**WHAT YOU SHOULD DO:** Take the data below and copy exactly the lines starting at the one with "on the floor." and finishing at the one with "from mathutils import Matrix, Vector", both included.
--------------------------------
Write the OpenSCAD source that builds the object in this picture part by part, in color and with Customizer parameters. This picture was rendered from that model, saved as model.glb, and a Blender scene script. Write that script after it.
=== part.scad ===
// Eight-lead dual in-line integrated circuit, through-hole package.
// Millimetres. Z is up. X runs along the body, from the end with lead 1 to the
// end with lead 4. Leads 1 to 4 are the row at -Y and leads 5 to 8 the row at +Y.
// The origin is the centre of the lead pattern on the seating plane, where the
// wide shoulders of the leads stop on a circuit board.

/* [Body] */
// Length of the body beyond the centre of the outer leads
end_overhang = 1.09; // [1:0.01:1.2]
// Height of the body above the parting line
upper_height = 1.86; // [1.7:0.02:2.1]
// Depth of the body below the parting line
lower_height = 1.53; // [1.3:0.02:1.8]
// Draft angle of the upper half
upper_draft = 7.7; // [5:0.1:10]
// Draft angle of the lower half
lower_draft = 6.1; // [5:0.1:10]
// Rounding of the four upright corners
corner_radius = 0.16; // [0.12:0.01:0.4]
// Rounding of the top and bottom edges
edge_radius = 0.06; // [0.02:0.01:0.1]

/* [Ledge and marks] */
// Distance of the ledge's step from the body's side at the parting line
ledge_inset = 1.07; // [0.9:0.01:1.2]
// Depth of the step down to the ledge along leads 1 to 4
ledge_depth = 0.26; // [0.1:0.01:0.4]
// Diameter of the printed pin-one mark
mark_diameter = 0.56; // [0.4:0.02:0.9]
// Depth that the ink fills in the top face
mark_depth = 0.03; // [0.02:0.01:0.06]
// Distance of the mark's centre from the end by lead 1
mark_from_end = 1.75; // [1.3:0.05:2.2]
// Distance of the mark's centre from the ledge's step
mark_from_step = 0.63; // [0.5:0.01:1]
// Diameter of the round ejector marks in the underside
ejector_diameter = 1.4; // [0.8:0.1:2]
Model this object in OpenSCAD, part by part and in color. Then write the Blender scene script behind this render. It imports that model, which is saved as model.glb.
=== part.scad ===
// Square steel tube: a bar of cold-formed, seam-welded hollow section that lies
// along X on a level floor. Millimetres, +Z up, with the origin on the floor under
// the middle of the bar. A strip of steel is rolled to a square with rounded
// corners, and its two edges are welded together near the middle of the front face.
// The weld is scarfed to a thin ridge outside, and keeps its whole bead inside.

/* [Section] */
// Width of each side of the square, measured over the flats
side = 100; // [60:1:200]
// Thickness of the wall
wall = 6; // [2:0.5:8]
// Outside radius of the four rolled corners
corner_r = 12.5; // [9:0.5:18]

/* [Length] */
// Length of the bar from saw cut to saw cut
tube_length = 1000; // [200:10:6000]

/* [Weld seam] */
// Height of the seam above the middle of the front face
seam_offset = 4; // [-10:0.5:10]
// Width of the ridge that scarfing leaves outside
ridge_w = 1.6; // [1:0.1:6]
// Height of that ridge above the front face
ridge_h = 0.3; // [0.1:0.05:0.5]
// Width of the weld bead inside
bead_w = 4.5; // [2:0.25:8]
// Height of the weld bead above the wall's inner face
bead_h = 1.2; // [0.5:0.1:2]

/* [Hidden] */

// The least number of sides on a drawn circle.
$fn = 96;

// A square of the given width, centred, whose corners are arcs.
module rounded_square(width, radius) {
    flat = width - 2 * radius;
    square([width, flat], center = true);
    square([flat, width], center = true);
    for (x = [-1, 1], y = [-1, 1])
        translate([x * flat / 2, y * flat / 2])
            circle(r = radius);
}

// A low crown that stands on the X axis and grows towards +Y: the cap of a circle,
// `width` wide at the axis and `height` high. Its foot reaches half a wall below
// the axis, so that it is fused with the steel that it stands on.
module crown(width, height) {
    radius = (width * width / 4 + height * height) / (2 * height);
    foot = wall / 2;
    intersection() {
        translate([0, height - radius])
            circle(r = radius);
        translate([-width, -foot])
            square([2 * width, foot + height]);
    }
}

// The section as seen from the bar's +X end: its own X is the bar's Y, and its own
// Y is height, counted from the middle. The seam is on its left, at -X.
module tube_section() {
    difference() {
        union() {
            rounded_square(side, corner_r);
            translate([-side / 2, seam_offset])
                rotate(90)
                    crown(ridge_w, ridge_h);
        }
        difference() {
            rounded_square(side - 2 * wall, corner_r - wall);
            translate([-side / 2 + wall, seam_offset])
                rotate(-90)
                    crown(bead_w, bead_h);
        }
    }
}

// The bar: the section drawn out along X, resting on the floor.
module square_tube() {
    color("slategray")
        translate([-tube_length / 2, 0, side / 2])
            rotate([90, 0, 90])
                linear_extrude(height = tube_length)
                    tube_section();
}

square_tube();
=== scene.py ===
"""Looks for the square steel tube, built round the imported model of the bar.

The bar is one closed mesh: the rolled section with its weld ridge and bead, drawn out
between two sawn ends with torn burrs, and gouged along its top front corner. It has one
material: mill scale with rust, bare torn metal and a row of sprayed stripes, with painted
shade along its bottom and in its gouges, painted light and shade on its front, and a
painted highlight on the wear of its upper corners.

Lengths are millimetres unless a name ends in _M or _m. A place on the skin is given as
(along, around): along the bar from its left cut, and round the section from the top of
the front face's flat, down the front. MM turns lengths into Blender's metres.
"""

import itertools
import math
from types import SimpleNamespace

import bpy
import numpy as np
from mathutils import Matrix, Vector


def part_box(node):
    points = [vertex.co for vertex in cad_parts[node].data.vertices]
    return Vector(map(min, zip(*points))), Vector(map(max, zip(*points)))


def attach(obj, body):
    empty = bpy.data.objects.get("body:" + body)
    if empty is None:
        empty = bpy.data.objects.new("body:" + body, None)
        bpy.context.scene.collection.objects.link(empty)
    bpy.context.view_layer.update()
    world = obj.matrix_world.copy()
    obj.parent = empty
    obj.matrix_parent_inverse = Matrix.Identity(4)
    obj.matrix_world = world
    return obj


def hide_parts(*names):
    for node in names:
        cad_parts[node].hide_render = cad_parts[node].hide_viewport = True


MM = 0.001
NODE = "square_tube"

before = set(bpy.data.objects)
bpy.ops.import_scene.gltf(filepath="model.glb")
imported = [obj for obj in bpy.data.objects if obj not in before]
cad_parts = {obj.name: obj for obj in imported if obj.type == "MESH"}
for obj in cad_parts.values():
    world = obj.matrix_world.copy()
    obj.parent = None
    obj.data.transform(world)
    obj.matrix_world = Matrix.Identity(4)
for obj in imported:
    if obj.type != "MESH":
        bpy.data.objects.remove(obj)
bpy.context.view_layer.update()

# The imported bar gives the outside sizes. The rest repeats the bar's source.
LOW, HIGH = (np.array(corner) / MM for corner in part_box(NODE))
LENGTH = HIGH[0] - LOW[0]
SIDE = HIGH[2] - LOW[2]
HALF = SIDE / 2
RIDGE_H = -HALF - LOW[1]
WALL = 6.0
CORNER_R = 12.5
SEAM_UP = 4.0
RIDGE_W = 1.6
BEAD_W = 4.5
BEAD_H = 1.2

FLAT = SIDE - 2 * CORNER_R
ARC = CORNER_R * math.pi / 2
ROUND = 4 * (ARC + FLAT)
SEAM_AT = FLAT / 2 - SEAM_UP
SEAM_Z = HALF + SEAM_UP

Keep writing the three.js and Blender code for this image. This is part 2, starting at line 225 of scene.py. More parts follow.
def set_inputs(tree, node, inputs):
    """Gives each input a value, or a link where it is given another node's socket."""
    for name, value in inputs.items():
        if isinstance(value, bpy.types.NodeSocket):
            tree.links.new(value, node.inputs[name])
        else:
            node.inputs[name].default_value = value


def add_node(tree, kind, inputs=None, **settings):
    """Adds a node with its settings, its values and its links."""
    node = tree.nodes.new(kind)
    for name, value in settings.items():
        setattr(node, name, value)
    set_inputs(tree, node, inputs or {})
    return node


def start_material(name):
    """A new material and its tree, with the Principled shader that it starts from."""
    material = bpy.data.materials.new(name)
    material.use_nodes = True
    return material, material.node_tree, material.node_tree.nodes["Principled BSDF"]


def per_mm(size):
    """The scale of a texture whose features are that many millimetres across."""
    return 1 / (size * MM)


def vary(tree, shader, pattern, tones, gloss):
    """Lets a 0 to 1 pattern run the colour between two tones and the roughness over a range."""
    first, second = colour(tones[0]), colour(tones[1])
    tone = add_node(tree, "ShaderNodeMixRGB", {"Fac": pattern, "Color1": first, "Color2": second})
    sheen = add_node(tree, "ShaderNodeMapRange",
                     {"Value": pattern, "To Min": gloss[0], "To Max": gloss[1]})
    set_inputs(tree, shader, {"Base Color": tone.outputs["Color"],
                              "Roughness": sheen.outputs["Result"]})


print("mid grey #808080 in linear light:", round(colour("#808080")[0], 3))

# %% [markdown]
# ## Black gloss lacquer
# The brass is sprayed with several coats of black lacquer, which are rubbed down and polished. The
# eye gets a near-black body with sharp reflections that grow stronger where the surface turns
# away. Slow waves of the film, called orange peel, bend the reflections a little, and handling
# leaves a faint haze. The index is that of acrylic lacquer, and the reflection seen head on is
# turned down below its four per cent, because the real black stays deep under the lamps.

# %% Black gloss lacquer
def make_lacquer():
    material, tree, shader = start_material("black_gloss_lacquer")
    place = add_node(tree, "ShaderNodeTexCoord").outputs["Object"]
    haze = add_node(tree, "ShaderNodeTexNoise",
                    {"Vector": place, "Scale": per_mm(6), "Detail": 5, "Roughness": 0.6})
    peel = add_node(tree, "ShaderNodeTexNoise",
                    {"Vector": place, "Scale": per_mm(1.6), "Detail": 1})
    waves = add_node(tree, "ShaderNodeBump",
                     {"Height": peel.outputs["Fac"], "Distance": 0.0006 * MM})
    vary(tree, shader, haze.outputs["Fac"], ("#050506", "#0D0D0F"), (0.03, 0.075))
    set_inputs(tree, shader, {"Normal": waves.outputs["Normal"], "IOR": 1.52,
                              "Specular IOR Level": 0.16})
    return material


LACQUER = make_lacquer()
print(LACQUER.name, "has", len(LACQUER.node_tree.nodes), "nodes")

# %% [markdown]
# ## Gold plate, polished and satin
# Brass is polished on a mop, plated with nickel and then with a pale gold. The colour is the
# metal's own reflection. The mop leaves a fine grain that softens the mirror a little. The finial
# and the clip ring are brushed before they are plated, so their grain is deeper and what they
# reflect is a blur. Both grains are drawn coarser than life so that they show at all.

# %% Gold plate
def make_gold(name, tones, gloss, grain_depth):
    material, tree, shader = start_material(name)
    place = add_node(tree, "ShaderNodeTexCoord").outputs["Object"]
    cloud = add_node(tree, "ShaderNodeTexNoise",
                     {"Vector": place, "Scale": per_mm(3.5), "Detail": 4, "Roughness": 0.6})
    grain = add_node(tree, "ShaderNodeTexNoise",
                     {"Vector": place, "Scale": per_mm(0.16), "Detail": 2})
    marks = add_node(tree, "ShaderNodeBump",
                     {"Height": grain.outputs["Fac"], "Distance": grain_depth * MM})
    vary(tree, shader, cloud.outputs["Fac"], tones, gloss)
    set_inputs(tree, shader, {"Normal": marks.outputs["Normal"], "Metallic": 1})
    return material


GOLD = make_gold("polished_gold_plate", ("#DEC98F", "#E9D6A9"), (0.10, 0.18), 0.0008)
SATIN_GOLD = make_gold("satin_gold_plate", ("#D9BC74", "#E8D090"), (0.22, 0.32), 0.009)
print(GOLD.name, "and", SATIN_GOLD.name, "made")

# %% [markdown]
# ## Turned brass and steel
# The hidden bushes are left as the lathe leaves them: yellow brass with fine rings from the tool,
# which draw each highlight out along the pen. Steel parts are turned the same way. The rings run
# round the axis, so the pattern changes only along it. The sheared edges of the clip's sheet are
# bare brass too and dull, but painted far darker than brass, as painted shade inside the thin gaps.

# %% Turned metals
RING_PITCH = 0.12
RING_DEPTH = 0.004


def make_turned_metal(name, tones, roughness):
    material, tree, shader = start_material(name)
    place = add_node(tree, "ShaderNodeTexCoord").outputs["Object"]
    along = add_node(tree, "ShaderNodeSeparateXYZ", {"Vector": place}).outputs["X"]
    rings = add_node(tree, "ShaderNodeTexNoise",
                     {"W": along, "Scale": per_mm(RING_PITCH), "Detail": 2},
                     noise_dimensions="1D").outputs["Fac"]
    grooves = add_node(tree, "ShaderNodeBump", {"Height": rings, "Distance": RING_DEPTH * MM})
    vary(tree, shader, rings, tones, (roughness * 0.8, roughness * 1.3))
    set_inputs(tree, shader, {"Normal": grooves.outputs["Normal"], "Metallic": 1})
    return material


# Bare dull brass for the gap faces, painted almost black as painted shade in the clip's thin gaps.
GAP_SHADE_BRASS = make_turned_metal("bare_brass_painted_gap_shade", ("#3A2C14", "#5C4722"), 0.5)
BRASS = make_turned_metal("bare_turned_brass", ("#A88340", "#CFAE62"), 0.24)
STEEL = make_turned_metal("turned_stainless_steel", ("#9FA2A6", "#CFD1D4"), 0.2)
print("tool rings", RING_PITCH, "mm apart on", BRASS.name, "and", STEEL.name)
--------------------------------
**SOLUTION FOR THIS PROBLEM:**
// The bar: the section drawn out along X, resting on the floor.
module square_tube() {
    color("slategray")
        translate([-tube_length / 2, 0, side / 2])
            rotate([90, 0, 90])
                linear_extrude(height = tube_length)
                    tube_section();
}

square_tube();
=== scene.py ===
"""Looks for the square steel tube, built round the imported model of the bar.

The bar is one closed mesh: the rolled section with its weld ridge and bead, drawn out
between two sawn ends with torn burrs, and gouged along its top front corner. It has one
material: mill scale with rust, bare torn metal and a row of sprayed stripes, with painted
shade along its bottom and in its gouges, painted light and shade on its front, and a
painted highlight on the wear of its upper corners.

Lengths are millimetres unless a name ends in _M or _m. A place on the skin is given as
(along, around): along the bar from its left cut, and round the section from the top of
the front face's flat, down the front. MM turns lengths into Blender's metres.
"""

import itertools
import math
from types import SimpleNamespace

import bpy
import numpy as np
from mathutils import Matrix, Vector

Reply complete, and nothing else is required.